Favorite Films of 2018 (13-7)
2018 wasn’t the best year for blockbusters though movies like Black Panther and Crazy Rich Asians made history. The Oscar nominations are home to such dreck as Bohemian Rhapsody and Green Book, which only goes to show how out of touch that institution is and how badly needs it to be overhauled. However, 2018 was a great year for documentaries, indie films, female directors and new talent in general, and I can easily see many of these films as the starts of long, fruitful careers or major influences on newer generations of filmmakers.
13. Spiderman: Into the Spider-verse
Dir. Bob Persichetti, Peter Ramsey, Rodney Rothman, Starring Shameik Moore, Jake Johnson, Hailee Steinfeld, et al
I firmly believe that the future generation of animators will look to this film as one of their defining influences. Or at least I hope they will. It is not only host to several different animation styles and boundless visual inventiveness, but it also has the benefit of a story by Phillip Lord and the irreverent, meta humor that he and Christopher Miller have become famous for. There is also a timely message about how the wish-fulfillment aspect of superhero movies should be extended to everyone and not just White boys, which already makes this miles better than most Marvel movies.
Dir. Paul Dano,Starring Jake Gyllenhaal, Carey Mulligan, Ed Oxenbould
Though it’s set in a time and place so different from mine, Wildlife hit me hard. I responded most to how, as an only child of a relatively poor family, you are always in the middle of your parents’ relationship to each other and when they fight, it’s the worst thing in the world since you feel so helpless. It’s important that Ed Oxenbould’s character has no one he can confide in about his problems, no relatives or close friends, which forces him to grow up so fast. It’s not only a well-told story about the failure of the American Dream but just how inequity and poverty can change your very mindset and make you do irrational things, which both Jake Gyllenhaal and Carey Mulligan’s characters do.

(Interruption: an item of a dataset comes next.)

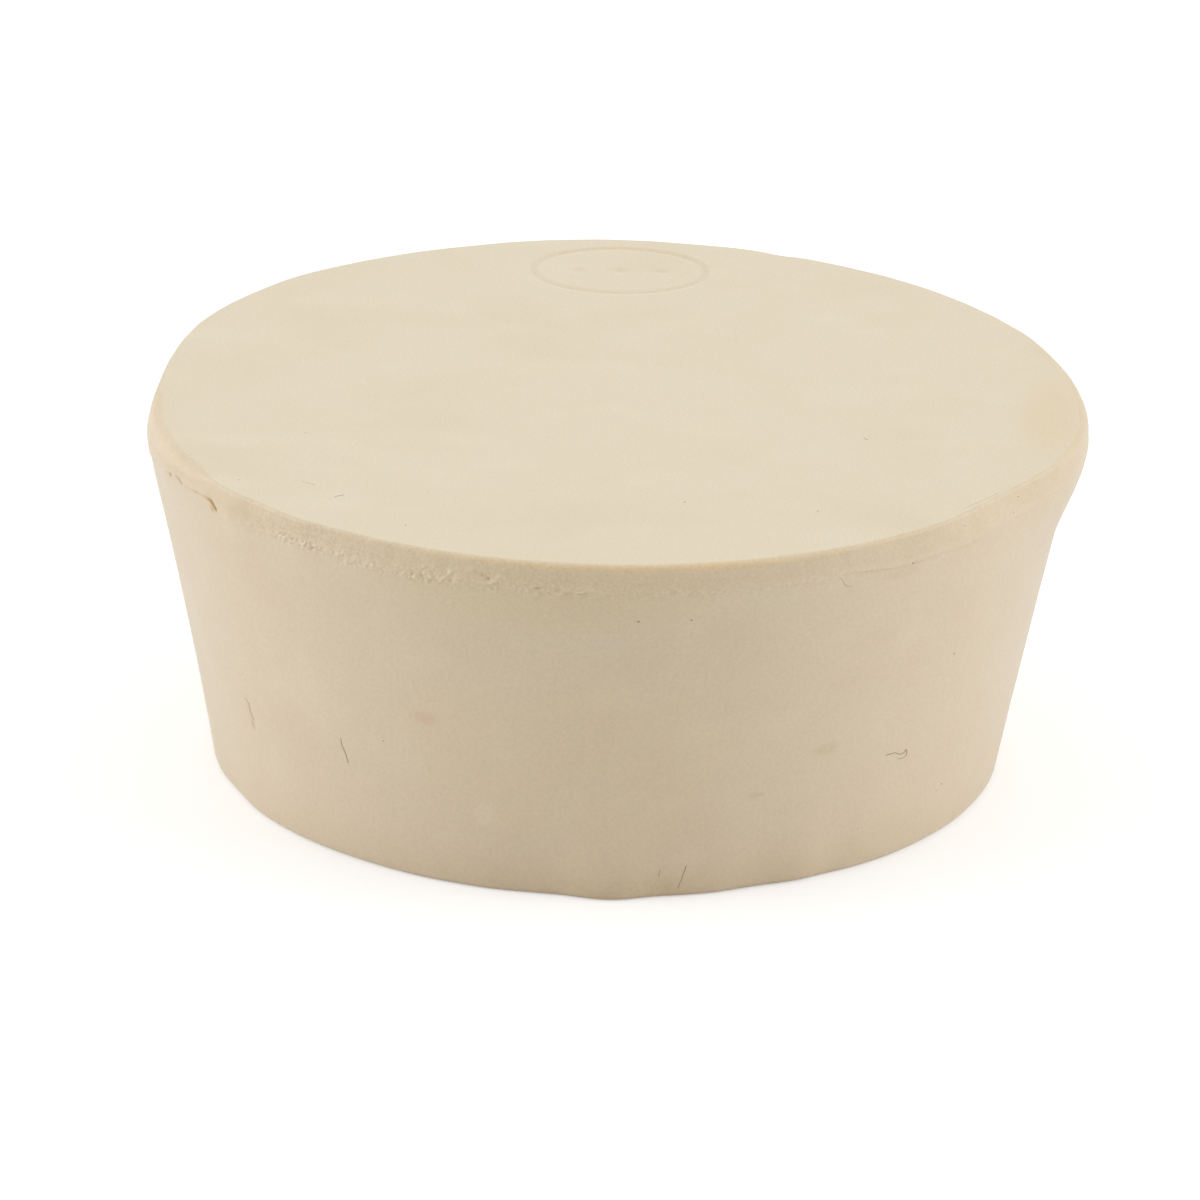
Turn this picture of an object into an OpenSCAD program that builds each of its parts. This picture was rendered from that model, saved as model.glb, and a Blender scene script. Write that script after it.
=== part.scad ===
// Solid tapered rubber stopper, moulded in one piece and standing on its small end.
// The origin is the middle of the small end's face, and +Z runs along the axis to the large end.

/* [Plug] */
// Diameter of the flat large end
large_d = 64; // [58:0.5:80]
// Diameter of the flat small end, measured to its sharp corner
small_d = 54.3; // [40:0.1:60]
// Height from the small end to the large end
height = 26; // [15:0.5:45]
// Radius on the edge of the small end
small_edge_r = 0.6; // [0.2:0.1:2]

/* [Trimmed band] */
// Height of the band that trimming left between the parting line and the large end
band_h = 2; // [1:0.1:4]
// How far the band leans in from the parting line to the large end
band_draft = 0.15; // [0:0.05:1]
// Radius on the edge of the large end
rim_edge_r = 0.25; // [0.1:0.05:0.6]
// How far the flash left on the parting line stands out
flash_out = 0.2; // [0.1:0.05:0.6]
// Height of the flash left on the parting line
flash_h = 0.5; // [0.2:0.1:1]

/* [Lip] */
// How far the lip stands out past the rest of the rim
lip_out = 0.9; // [0.3:0.1:2]
// Direction of the lip's middle, anticlockwise from +X
lip_angle = 352; // [0:1:359]
// Angle that the lip takes up around the rim
lip_spread = 44; // [24:1:80]
// Height of the lip's wall between the flare and the parting line
lip_wall_h = 0.7; // [0.6:0.1:4]
// Height over which the side flares out to the lip's wall
lip_flare_h = 5.1; // [2:0.1:6]

/* [Knife flats] */
// Depth of the deep flat at the large end, where the knife ran in too far
flat_depth = 0.85; // [0.3:0.05:2]
// Direction that the deep flat faces, anticlockwise from +X
flat_angle = 172; // [0:1:359]
// Depth of the two shallow flats at the large end
shallow_flat_depth = 0.3; // [0.1:0.05:0.6]
// Direction that the first shallow flat faces
first_shallow_angle = 299; // [0:1:359]
// Direction that the second shallow flat faces
second_shallow_angle = 322; // [0:1:359]

/* [Hidden] */
$fn = 180;

rubber_colour = [0.89, 0.84, 0.74];

// Radii of the sharp corners that the straight lines of the section run to
small_r = small_d / 2;
large_r = large_d / 2;
parting_r = large_r + band_draft;

// Height of the parting line, and of the two ends of the flash on it
parting_z = height - band_h;
flash_low_z = parting_z - flash_h / 2;
flash_high_z = parting_z + flash_h / 2;

// Angles of the side and of the band from the axis
side_lean = atan((parting_r - small_r) / parting_z);
band_lean = atan(band_draft / band_h);

// Seen from above, the lip fades into the rim along a smaller circle that is set off the axis. It
// crosses the rim's circle at the two ends of the lip and would pass the lip by lip_overrun.
lip_overrun = 0.5;
lip_reach = parting_r + lip_out + lip_overrun;
lip_shift = (pow(lip_reach, 2) - pow(parting_r, 2))
    / (2 * (lip_reach - parting_r * cos(lip_spread / 2)));
lip_wall_z = parting_z - lip_wall_h;
lip_low_z = lip_wall_z - lip_flare_h;
// How far inside the side the flare starts, so that it comes out of the side at a clear angle
lip_sink = 0.3;
flare_steps = 8;
edge_steps = 6;

// Radius of the side and of the band at height z
function side_r(z) = small_r + z * tan(side_lean);
function band_r(z) = parting_r - (z - parting_z) * tan(band_lean);

// Points of an edge's rounding, about the centre [r, z], from one angle to another
function rounding(centre, edge_r, from, to) = [
    for (i = [0 : edge_steps])
        let (a = from + (to - from) * i / edge_steps)
            centre + edge_r * [cos(a), sin(a)]
];

// The rounding between the small end and the side
function small_edge() =
    let (inset = small_edge_r * tan(45 - side_lean / 2))
        rounding([small_r - inset, small_edge_r], small_edge_r, -90, -side_lean);

// The flash, the band and the rim's rounding, standing out by the given amount
function rim(out) =
    let (inset = rim_edge_r * tan(45 - band_lean / 2))
        concat(
            [
                [out + parting_r + flash_out, parting_z],
                [out + band_r(flash_high_z), flash_high_z]
            ],
            rounding([out + large_r - inset, height - rim_edge_r], rim_edge_r, band_lean, 90)
        );

// Eased rise from 0 to 1
function eased(u) = u * u * (3 - 2 * u);

// The lip's flare from inside the side up to its wall
function flare() = [
    for (i = [0 : flare_steps])
        let (u = i / flare_steps, z = lip_low_z + u * lip_flare_h)
            [side_r(z) + lip_out * eased(u) - lip_sink * (1 - u), z]
];

// The plug: small end, tapered side, flash and trimmed band
module plug() {
    rotate_extrude()
        polygon(concat(
            [[0, 0]],
            small_edge(),
            [[side_r(flash_low_z), flash_low_z]],
            rim(0),
            [[0, height]]
        ));
}

// The lip: the same rim standing further out, with a wall and a flare under it
module lip() {
    intersection() {
        rotate_extrude()
            polygon(concat(
                [[0, lip_low_z]],
                flare(),
                [[side_r(flash_low_z) + lip_out, flash_low_z]],
                rim(lip_out),
                [[0, height]]
            ));
        rotate([0, 0, lip_angle])
            translate([lip_shift, 0, 0])
                cylinder(h = height + band_h, r = lip_reach - lip_shift);
    }
}

// A stroke of the knife that cuts a flat: it leans in from the parting line to the large end
module knife_stroke(angle, depth) {
    knife_lean = atan(depth / band_h);
    rotate([0, 0, angle])
        translate([large_r, 0, parting_z])
            rotate([0, -knife_lean, 0])
                translate([0, -large_r, -band_h])
                    cube([large_r, large_d, 3 * band_h]);
}

module stopper() {
    color(rubber_colour)
        difference() {
            union() {
                plug();
                lip();
            }
            knife_stroke(flat_angle, flat_depth);
            knife_stroke(first_shallow_angle, shallow_flat_depth);
            knife_stroke(second_shallow_angle, shallow_flat_depth);
        }
}

stopper();
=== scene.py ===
"""Solid tapered rubber stopper: its looks, built around its CAD solid in the same frame.

The moulded body is one mesh that stands for the CAD node. Shape functions give the radius and the
height of its surface at every azimuth, in millimetres: azimuth 0 is +X, 90 is +Y, and the front of
the stopper faces -Y, at 270.
"""
import math

import bpy
from mathutils import Matrix, Vector, noise
from mathutils.geometry import delaunay_2d_cdt


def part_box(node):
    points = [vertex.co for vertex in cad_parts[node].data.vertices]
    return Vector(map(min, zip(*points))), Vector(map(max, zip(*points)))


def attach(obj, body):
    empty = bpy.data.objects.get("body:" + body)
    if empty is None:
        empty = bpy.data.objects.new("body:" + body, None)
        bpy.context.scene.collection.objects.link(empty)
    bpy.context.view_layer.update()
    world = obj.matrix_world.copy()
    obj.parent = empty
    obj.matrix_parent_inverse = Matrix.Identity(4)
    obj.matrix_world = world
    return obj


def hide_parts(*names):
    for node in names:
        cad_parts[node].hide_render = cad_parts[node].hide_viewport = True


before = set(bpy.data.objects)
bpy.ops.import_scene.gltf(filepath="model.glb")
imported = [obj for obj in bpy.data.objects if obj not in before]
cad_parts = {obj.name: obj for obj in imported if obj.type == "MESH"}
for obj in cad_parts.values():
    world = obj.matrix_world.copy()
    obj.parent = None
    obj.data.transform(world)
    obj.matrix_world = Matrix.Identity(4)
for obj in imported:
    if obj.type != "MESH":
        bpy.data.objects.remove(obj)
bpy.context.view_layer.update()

MM = 0.001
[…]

Dir. Alfonso Cuaron, Starring Yalitza Aparicio, Marina de Tavira, et al
It’s interesting that this is the film that has gotten the most hype, at least from critics. Black and White period pieces in Spanish and Mixteco do not scream accessibility, yet Cuaron pulls it off with so much visual flare and striking compositions that I admired this more than any flashy CGI mess that most blockbusters have become (I like those too). It’s clear that this personal subject matter of a maid who witnesses not only political turmoil but the breakdown of a family, which she has become the heart and glue of despite not being related by blood to them filled him with enough creative juice to last most directors several movies.
10. Cold War
Dir. Pawel Pawlikowski, Starring Joanna Kulig, Tomasz Kot, et al
This is the musical about a doomed love that you should be watching, not so much A Star is Born (a movie I liked, but did not love.) I love a modern movie that knows how to shoot in Black and White, and the beautiful, dynamic cinematography of Lukasz Zal gives the story a mythic, timeless quality. The music spans a wide variety of genres and tells a story independent from the main narrative, which put the travails of most doomed romances to shame.
9. Can You Ever Forgive Me?
Dir. Marielle Heller, Starring Melissa McCarthy, Richard E. Grant, et al
I am a sucker for movies about literature and writing, even if it’s the artform that is the inherently uncinematic. Marielle Heller and Melissa McCarthy work from the script by Nicole Holofcener and Jeff Whitty to make a sympathetic and detailed portrayal of Lee Israel, a writer who started forging correspondence from celebrities such as Fanny Brice, Dorothy Parker and so many others. It’s not dour, as McCarthy’s Israel has an acid wit, even if she definitely does not have her life together, and her interplay with the gay hustler that Richard E. Grant plays are some of the most oddly heartwarming and funny scenes that I have seen all year.
8. Tale, The
Dir. Jennifer Fox, Starring Laura Dern, Jason Ritter, Elizabeth Debicki, et al
The story told in this film is not told often enough, and it would have been timely even if it hadn’t come out last year, when the #MeToo movement seemed to be in full swing. The way that Fox explores her repressed memories about her rape and abuse are both artful and uncomfortable to watch, as she realizes just how much she has been constructing a narrative full of holes to deal with her trauma and just how deeply this has influenced her life in the negative. It’s a chilling tale and not easy to watch but too important to ignore, and it’s a shame that this movie has disappeared basically, although it never really registered in the public consciousness.
Dir. Hirokazu Koreeda, Starring Lily Franky, Sakura Ando, et al
Koreeda is a director who insists on finding humanity in even the most unlikely subjects, and the makeshift family who adopts a girl who has definitely been abused by her parents definitely qualifies. They live on the fringes on society and much of their purpose in life is to survive and not draw attention to themselves. Many movies about them would have seemed condescending, but Koreeda miraculously manages to portray them in a way that does not hide any of their flaws but affords them dignity, even when they are clearly doing undignified things.